> Problem
Write the listing out again, all of it, word for word.
---*---
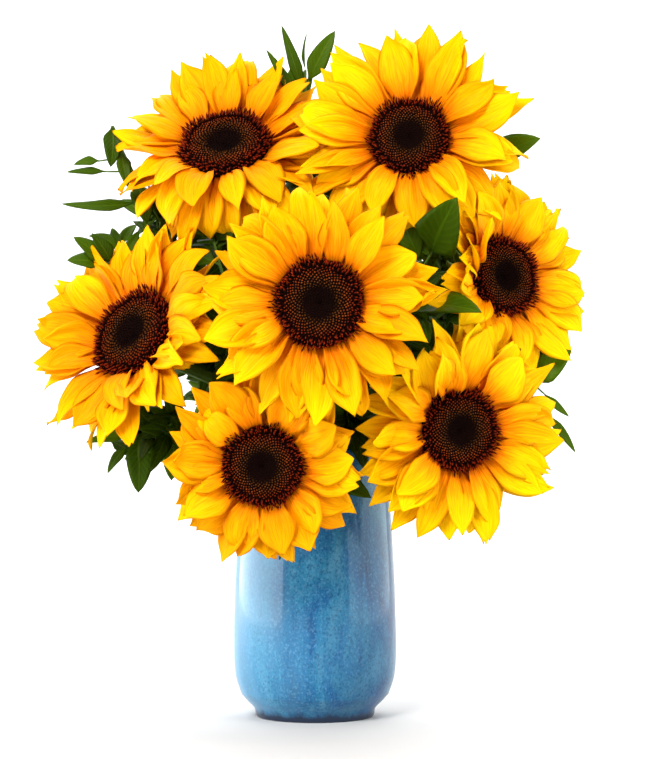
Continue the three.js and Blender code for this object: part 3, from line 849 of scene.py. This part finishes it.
def makeGreen(name, deep, pale, rough, gloss, veins=True):
    look = Nodes(name)
    along, shade = look.value("along"), look.value("shade")
    aside = look.math("ABSOLUTE", look.value("across"))
    body = look.mix(shade, deep, pale)
    body = look.mix(look.times(look.noise(look.place(), 160, 3), 0.35), body, pale)
    if veins:
        slant = look.minus(look.times(along, 9.0), look.times(aside, 2.6))
        wave = look.math("ABSOLUTE", look.math("SINE", look.times(slant, math.pi)))
        wave = look.math("POWER", wave, 6.0)
        rib = look.ramp(aside, [(0.02, 1.0), (0.10, 0.0)])
        lines = look.math("MAXIMUM", look.times(wave, 0.35), rib)
        body = look.mix(look.times(lines, 0.4), body, tuple(1.5 * c + 0.003 for c in pale))
        look.bump(lines, 0.35, 0.0005)
    return look.paint(body, rough, gloss)


bractLook = makeGreen("bract", calyx["green"], calyx["pale"], 0.6, 0.2)


# middle points of a leaf; shape is how soon it is wide and how late it narrows, steps its grid
def blade(base, tip, width, face, arch, fold, shape, steps, sway=0.0):
    t = np.linspace(0, 1, steps[0])
    v = np.linspace(-1, 1, steps[1])
    reach = tip - base
    length = np.linalg.norm(reach)
    along = reach / length
    across = unit(np.cross(along, face))
    out = np.cross(across, along)
    bow = 4 * t * (1 - t)
    middle = base + reach * t[:, None] + out * (arch * length * bow)[:, None]
    middle = middle + across * (sway * length * bow)[:, None]
    wide, point = shape
    breadth = width * (0.10 + 0.90 * smooth01(t / wide)) * (1 - t ** point) ** 0.8 + 0.15 * mm
    crimp = 0.05 * breadth[:, None] * np.sin(7 * t)[:, None] * v ** 3
    lift = fold * np.abs(v) * breadth[:, None] / 2 + crimp
    grid = middle[:, None] + across * (v[:, None] * breadth[:, None, None] / 2) + out * lift[..., None]
    return grid, t, v


for name, bloom in blooms.items():
    rng = np.random.default_rng(bloom["seed"] + 500)
    r, top, bottom = bloom["disc"] / mm, calyx["top"], calyx["bottom"]
    profile = [(0, bottom), (5.2, bottom), (7.4, -25.2), (12, -22.4), (r * 0.7, -17.5), (r - 3.5, -12.5),
               (r - 1.5, -9.4), (r - 3, top), (0, top)]
    verts, faces = lathe(np.array(profile) * mm, 40)
    plain = {"along": 0.0, "across": 0.5, "shade": 0.4}
    addPiece(f"{name}CalyxCup", fromHead(bloom, verts), faces, bractLook, [f"{name}_calyx"], plain)
    heap = Heap()
    for count, length, width, flare in calyx["bracts"]:
        for angle in around(rng, count):
            turn = math.radians(angle)
            spoke = np.array([math.cos(turn), math.sin(turn), 0])
            base = spoke * (r * 0.50) + np.array([0, 0, -21.5])
            lean = math.radians(flare + rng.normal(0, 7))
            rise = np.array([0, 0, length * (0.50 - math.sin(lean) * 0.25)])
            tip = base + spoke * (length * math.cos(lean) * 0.86) + rise
            face = unit(-spoke * 0.3 + np.array([0, 0, -1.0]))
            broad = width * mm * rng.uniform(0.85, 1.1)
            sheet = blade(base * mm, tip * mm, broad, face, 0.12, -0.1, (0.25, 1.6), (9, 5))
            addShell(heap, sheet, calyx["bractThick"], rng.uniform(0, 1), bloom)
    heap.piece(f"{name}Bracts", bractLook, "stalk")
print("calyxes built")


# ---------- stems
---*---
> Full output
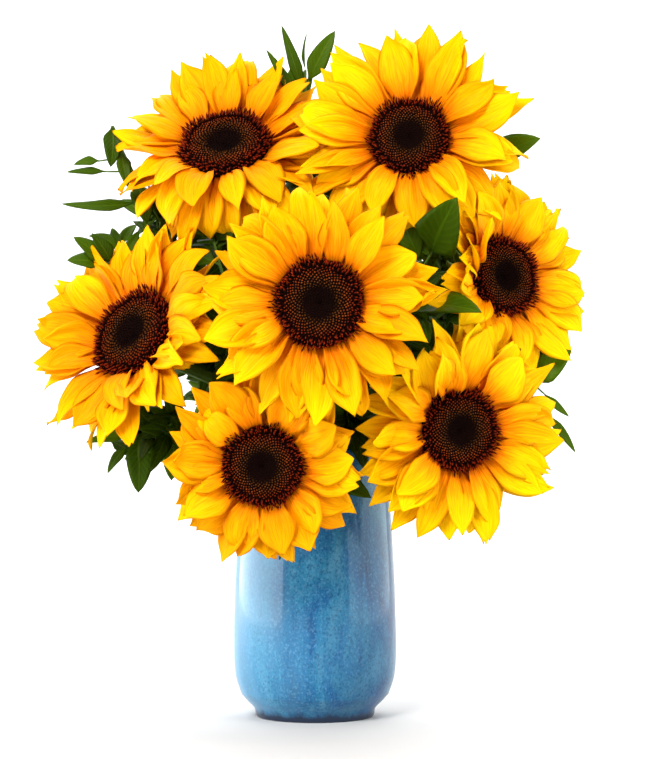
Continue the three.js and Blender code for this object: part 3, from line 849 of scene.py. This part finishes it.
def makeGreen(name, deep, pale, rough, gloss, veins=True):
    look = Nodes(name)
    along, shade = look.value("along"), look.value("shade")
    aside = look.math("ABSOLUTE", look.value("across"))
    body = look.mix(shade, deep, pale)
    body = look.mix(look.times(look.noise(look.place(), 160, 3), 0.35), body, pale)
    if veins:
        slant = look.minus(look.times(along, 9.0), look.times(aside, 2.6))
        wave = look.math("ABSOLUTE", look.math("SINE", look.times(slant, math.pi)))
        wave = look.math("POWER", wave, 6.0)
        rib = look.ramp(aside, [(0.02, 1.0), (0.10, 0.0)])
        lines = look.math("MAXIMUM", look.times(wave, 0.35), rib)
        body = look.mix(look.times(lines, 0.4), body, tuple(1.5 * c + 0.003 for c in pale))
        look.bump(lines, 0.35, 0.0005)
    return look.paint(body, rough, gloss)


bractLook = makeGreen("bract", calyx["green"], calyx["pale"], 0.6, 0.2)


# middle points of a leaf; shape is how soon it is wide and how late it narrows, steps its grid
def blade(base, tip, width, face, arch, fold, shape, steps, sway=0.0):
    t = np.linspace(0, 1, steps[0])
    v = np.linspace(-1, 1, steps[1])
    reach = tip - base
    length = np.linalg.norm(reach)
    along = reach / length
    across = unit(np.cross(along, face))
    out = np.cross(across, along)
    bow = 4 * t * (1 - t)
    middle = base + reach * t[:, None] + out * (arch * length * bow)[:, None]
    middle = middle + across * (sway * length * bow)[:, None]
    wide, point = shape
    breadth = width * (0.10 + 0.90 * smooth01(t / wide)) * (1 - t ** point) ** 0.8 + 0.15 * mm
    crimp = 0.05 * breadth[:, None] * np.sin(7 * t)[:, None] * v ** 3
    lift = fold * np.abs(v) * breadth[:, None] / 2 + crimp
    grid = middle[:, None] + across * (v[:, None] * breadth[:, None, None] / 2) + out * lift[..., None]
    return grid, t, v


for name, bloom in blooms.items():
    rng = np.random.default_rng(bloom["seed"] + 500)
    r, top, bottom = bloom["disc"] / mm, calyx["top"], calyx["bottom"]
    profile = [(0, bottom), (5.2, bottom), (7.4, -25.2), (12, -22.4), (r * 0.7, -17.5), (r - 3.5, -12.5),
               (r - 1.5, -9.4), (r - 3, top), (0, top)]
    verts, faces = lathe(np.array(profile) * mm, 40)
    plain = {"along": 0.0, "across": 0.5, "shade": 0.4}
    addPiece(f"{name}CalyxCup", fromHead(bloom, verts), faces, bractLook, [f"{name}_calyx"], plain)
    heap = Heap()
    for count, length, width, flare in calyx["bracts"]:
        for angle in around(rng, count):
            turn = math.radians(angle)
            spoke = np.array([math.cos(turn), math.sin(turn), 0])
            base = spoke * (r * 0.50) + np.array([0, 0, -21.5])
            lean = math.radians(flare + rng.normal(0, 7))
            rise = np.array([0, 0, length * (0.50 - math.sin(lean) * 0.25)])
            tip = base + spoke * (length * math.cos(lean) * 0.86) + rise
            face = unit(-spoke * 0.3 + np.array([0, 0, -1.0]))
            broad = width * mm * rng.uniform(0.85, 1.1)
            sheet = blade(base * mm, tip * mm, broad, face, 0.12, -0.1, (0.25, 1.6), (9, 5))
            addShell(heap, sheet, calyx["bractThick"], rng.uniform(0, 1), bloom)
    heap.piece(f"{name}Bracts", bractLook, "stalk")
print("calyxes built")


# ---------- stems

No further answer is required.